Track 3: For Power or For Passage: Re-envisioning Historic Industrial and Transportation Infrastructure

General Abstract

Transportation systems and modern expectations. A history of the old Tramway of Bogota

Tuesday, September 25
8:30 AM - 10:00 AM
Location: BNCC-106AD

Following recent excavations, the rails of the old tramway of the former Royal Street of Santafe de Bogota (Colombia), were put into evidence. These findings led to the characterization of this transportation infrastructure and its transformation between the end of the 19th century and 1951 when it ceased to operate, as well as a preservation proposal of the archaeological remains.

An interdisciplinary research process of this transportation system included a historical survey of several documents such as contracts, letters, plans, aerial photographs, old photographs, maps, press articles and political caricatures. This information was contrasted with the archaeological context and material evidence, by using stratigraphic methods, and typological and chronological analysis, as means to understand how this infrastructure fulfilled expectations of a modern planning and configuration of the city.

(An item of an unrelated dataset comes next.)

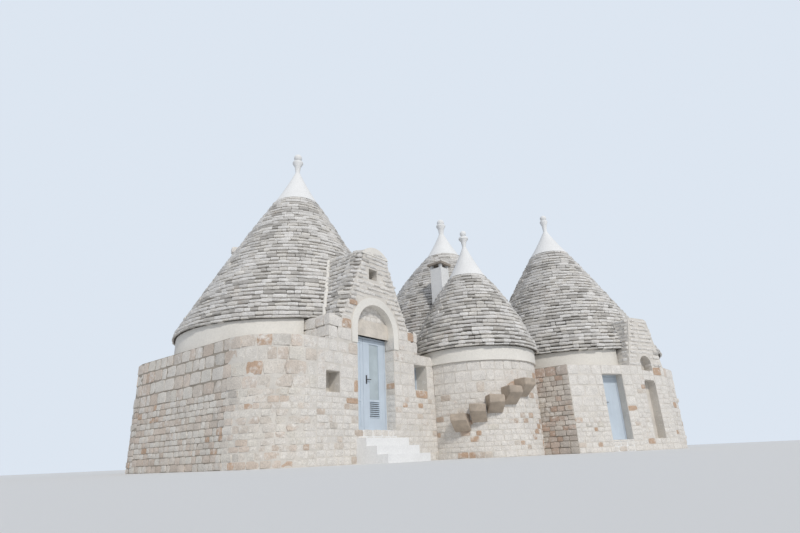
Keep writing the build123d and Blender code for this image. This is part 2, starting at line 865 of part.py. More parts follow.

As a result, a chronological sequence of the tramway rails was built, revealing tense situations in the history of Bogota’s public transportation system and the constant attempts of the local government administrations to meet the needs of the citizens. Although it was meant to shorten distances and save time in a slowly growing small city at the turn of the 20th century, most probably the tramway was intended to make evident the transition from a colonial urban landscape to an idealized cosmopolitan city.

The first public system was established in 1884 according to historical documentation, and consisted of a small-scale tramway powered by horses, like the one functioning in New York city. Also for this the Colombian ambassador requested the NYC transport authorities an assessment and evaluation of this transportation infrastructure. Despite its importance and significance during its early years, archaeological evidence of this first system are scarce, since in 1910 it was replaced by a new electric tramway which required a different type of rail, combined with different types of tramway sleepers.

This second electric tramway was almost fully replaced again by 1928, by still using American technology and steel from the Lorain Steel Co., due to the passengers’ constant complains as it did not fulfill their expectations, and as a response of the city planning renewal movement and the rising idea of infrastructure as quality of life. In the 40's a last change of the tramway took place, when a different and presumably low-cost building technology was introduced, in accordance with the financial difficulties of the city.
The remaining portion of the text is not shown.